• PROVIDED DATA:
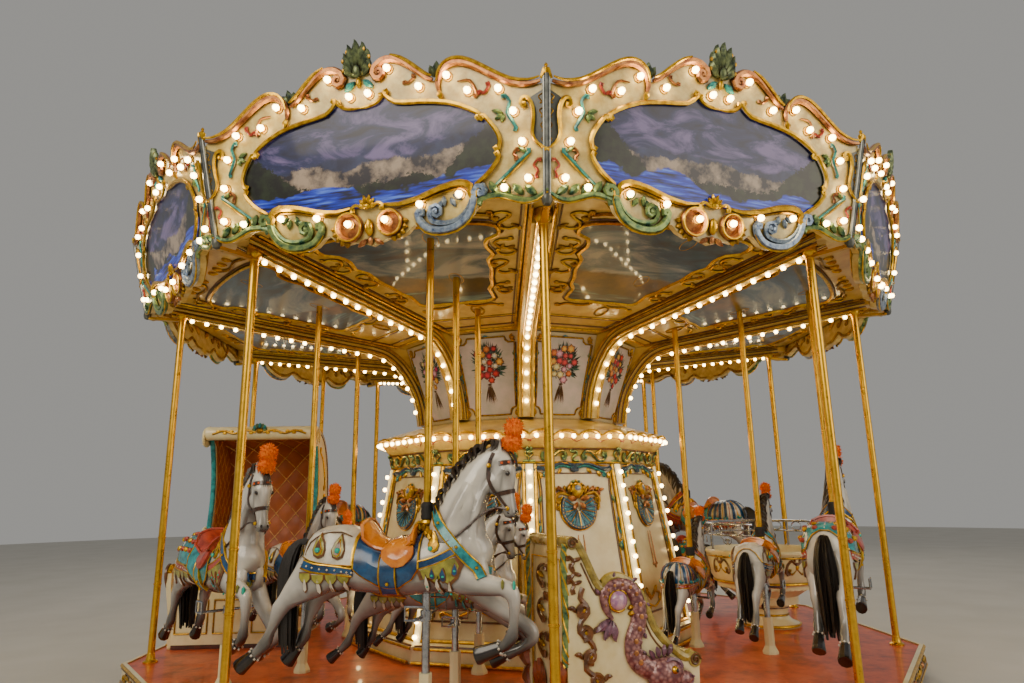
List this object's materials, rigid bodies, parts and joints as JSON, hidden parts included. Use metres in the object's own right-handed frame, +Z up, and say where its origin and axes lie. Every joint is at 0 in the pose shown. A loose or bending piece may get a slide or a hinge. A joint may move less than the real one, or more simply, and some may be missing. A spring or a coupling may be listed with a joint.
{
  "type": "fairground carousel",
  "caption": "Fairground carousel with a turning polygonal floor, centre drum, lit sweeps and crested rounding boards, rising horses, a chariot, a hooded carriage and a tub.",
  "frame": {"origin": "on the turning axis at ground level, under the base frame", "axes": "+Z up along the turning axis; -Y points at a corner of the ten-sided floor, with a rim pole; +X to the right of it seen from outside"},
  "size_m": [7.729, 7.976, 4.66],
  "materials": {
    "base_steel": "grey enamel",
    "floor_paint": "worn orange-red paint",
    "edge_paint": "cream enamel",
    "cream_panel": "glossy cream gelcoat",
    "board_panel": "glossy ivory gelcoat",
    "painted_scene": "varnished painting",
    "ceiling_scene": "varnished painting",
    "flower_panel": "varnished painting",
    "brass_pole": "lacquered",
    "gold_leaf": "gilded",
    "copper_trim": "red gold lustre",
    "scroll_teal": "lustre paint",
    "scroll_green": "lustre paint",
    "scroll_rose": "lustre paint",
    "dark_strip": "dark grey enamel",
    "bulb_glass": "opal glass",
    "bulb_socket": "lacquered",
    "light_strip": "milky plastic",
    "roof_panel": "satin cream paint",
    "horse_body": "glossy painted fibreglass",
    "horse_mane": "glossy paint",
    "horse_hair": "long hair",
    "horse_hoof": "glossy paint",
    "saddle_paint": "glossy paint",
    "trapping_blue": "glossy paint",
    "trapping_teal": "glossy paint",
    "trapping_red": "glossy paint",
    "trapping_green": "glossy paint",
    "trapping_white": "glossy paint",
    "bridle_paint": "glossy paint",
    "plume_fur": "fluffy",
    "grip_rubber": "matt",
    "step_chrome": "polished",
    "quilted_vinyl": "quilted",
    "serpent_paint": "lustre paint"
  },
  "bodies": {
    "base": {"base_frame": "base_steel", "mast": "base_steel"},
    "rotor": {"floor_segment_0": "floor_paint", "floor_segment_1": "floor_paint", "floor_segment_2": "floor_paint", "floor_segment_3": "floor_paint", "floor_segment_4": "floor_paint", "floor_edge": "edge_paint", "lower_drum": "cream_panel", "drum_cornice": "cream_panel", "upper_drum": "cream_panel", "sweep_frame": "cream_panel", "ceiling": "cream_panel", "rounding_board_0": "board_panel", "rounding_board_1": "board_panel", "rounding_board_2": "board_panel", "rounding_board_3": "board_panel", "rounding_board_4": "board_panel", "rounding_board_5": "board_panel", "rounding_board_6": "board_panel", "rounding_board_7": "board_panel", "rounding_board_8": "board_panel", "rounding_board_9": "board_panel", "rim_pole_0": "brass_pole", "rim_pole_1": "brass_pole", "rim_pole_2": "brass_pole", "rim_pole_3": "brass_pole", "rim_pole_4": "brass_pole", "rim_pole_5": "brass_pole", "rim_pole_6": "brass_pole", "rim_pole_7": "brass_pole", "rim_pole_8": "brass_pole", "rim_pole_9": "brass_pole", "roof": "roof_panel", "chariot": "cream_panel", "hooded_carriage": "cream_panel", "round_tub": "cream_panel", "tub_rail": "step_chrome"},
    "horse_outer_1": {"horse_outer_1": "horse_body"},
    "horse_outer_3": {"horse_outer_3": "horse_body"},
    "horse_outer_4": {"horse_outer_4": "horse_body"},
    "horse_outer_5": {"horse_outer_5": "horse_body"},
    "horse_outer_6": {"horse_outer_6": "horse_body"},
    "horse_outer_8": {"horse_outer_8": "horse_body"},
    "horse_outer_9": {"horse_outer_9": "horse_body"},
    "horse_middle_1": {"horse_middle_1": "horse_body"},
    "horse_middle_3": {"horse_middle_3": "horse_body"},
    "horse_middle_4": {"horse_middle_4": "horse_body"},
    "horse_middle_5": {"horse_middle_5": "horse_body"},
    "horse_middle_6": {"horse_middle_6": "horse_body"},
    "horse_middle_8": {"horse_middle_8": "horse_body"},
    "horse_middle_9": {"horse_middle_9": "horse_body"},
    "horse_inner_1": {"horse_inner_1": "horse_body"},
    "horse_inner_3": {"horse_inner_3": "horse_body"},
    "horse_inner_5": {"horse_inner_5": "horse_body"},
    "horse_inner_7": {"horse_inner_7": "horse_body"},
    "horse_inner_9": {"horse_inner_9": "horse_body"}
  },
  "joints": [
    {"name": "rotation", "type": "hinge", "parent": "base", "child": "rotor", "pos_m": [0, 0, 3.6], "axis": [0, 0, 1], "continuous": true},
    {"name": "rise_outer_1", "type": "slide", "parent": "rotor", "child": "horse_outer_1", "axis": [0, 0, 1], "range_m": [-0.09, 0.21]},
    {"name": "rise_outer_3", "type": "slide", "parent": "rotor", "child": "horse_outer_3", "axis": [0, 0, 1], "range_m": [-0.23, 0.07]},
    {"name": "rise_outer_4", "type": "slide", "parent": "rotor", "child": "horse_outer_4", "axis": [0, 0, 1], "range_m": [-0.05, 0.25]},
    {"name": "rise_outer_5", "type": "slide", "parent": "rotor", "child": "horse_outer_5", "axis": [0, 0, 1], "range_m": [-0.19, 0.11]},
    {"name": "rise_outer_6", "type": "slide", "parent": "rotor", "child": "horse_outer_6", "axis": [0, 0, 1], "range_m": [-0.26, 0.04]},
    {"name": "rise_outer_8", "type": "slide", "parent": "rotor", "child": "horse_outer_8", "axis": [0, 0, 1], "range_m": [-0.06, 0.24]},
    {"name": "rise_outer_9", "type": "slide", "parent": "rotor", "child": "horse_outer_9", "axis": [0, 0, 1], "range_m": [-0.15, 0.15]},
    {"name": "rise_middle_1", "type": "slide", "parent": "rotor", "child": "horse_middle_1", "axis": [0, 0, 1], "range_m": [-0.21, 0.09]},
    {"name": "rise_middle_3", "type": "slide", "parent": "rotor", "child": "horse_middle_3", "axis": [0, 0, 1], "range_m": [-0.07, 0.23]},
    {"name": "rise_middle_4", "type": "slide", "parent": "rotor", "child": "horse_middle_4", "axis": [0, 0, 1], "range_m": [-0.25, 0.05]},
    {"name": "rise_middle_5", "type": "slide", "parent": "rotor", "child": "horse_middle_5", "axis": [0, 0, 1], "range_m": [-0.11, 0.19]},
    {"name": "rise_middle_6", "type": "slide", "parent": "rotor", "child": "horse_middle_6", "axis": [0, 0, 1], "range_m": [-0.04, 0.26]},
    {"name": "rise_middle_8", "type": "slide", "parent": "rotor", "child": "horse_middle_8", "axis": [0, 0, 1], "range_m": [-0.24, 0.06]},
    {"name": "rise_middle_9", "type": "slide", "parent": "rotor", "child": "horse_middle_9", "axis": [0, 0, 1], "range_m": [-0.15, 0.15]},
    {"name": "rise_inner_1", "type": "slide", "parent": "rotor", "child": "horse_inner_1", "axis": [0, 0, 1], "range_m": [-0.09, 0.21]},
    {"name": "rise_inner_3", "type": "slide", "parent": "rotor", "child": "horse_inner_3", "axis": [0, 0, 1], "range_m": [-0.23, 0.07]},
    {"name": "rise_inner_5", "type": "slide", "parent": "rotor", "child": "horse_inner_5", "axis": [0, 0, 1], "range_m": [-0.19, 0.11]},
    {"name": "rise_inner_7", "type": "slide", "parent": "rotor", "child": "horse_inner_7", "axis": [0, 0, 1], "range_m": [-0.1, 0.2]},
    {"name": "rise_inner_9", "type": "slide", "parent": "rotor", "child": "horse_inner_9", "axis": [0, 0, 1], "range_m": [-0.15, 0.15]}
  ],
  "couplings": [
    {"joint": "rise_middle_1", "follows": "rise_outer_1", "ratio": -1},
    {"joint": "rise_middle_3", "follows": "rise_outer_3", "ratio": -1},
    {"joint": "rise_middle_4", "follows": "rise_outer_4", "ratio": -1},
    {"joint": "rise_middle_5", "follows": "rise_outer_5", "ratio": -1},
    {"joint": "rise_middle_6", "follows": "rise_outer_6", "ratio": -1},
    {"joint": "rise_middle_8", "follows": "rise_outer_8", "ratio": -1},
    {"joint": "rise_middle_9", "follows": "rise_outer_9", "ratio": -1},
    {"joint": "rise_inner_1", "follows": "rise_outer_1", "ratio": 1},
    {"joint": "rise_inner_3", "follows": "rise_outer_3", "ratio": 1},
    {"joint": "rise_inner_5", "follows": "rise_outer_5", "ratio": 1},
    {"joint": "rise_inner_9", "follows": "rise_outer_9", "ratio": 1}
  ]
}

• GIVEN EXERCISE: Say how many lines of the data include the word "bodies". Respond with the number alone.

• TASK ANSWER: 2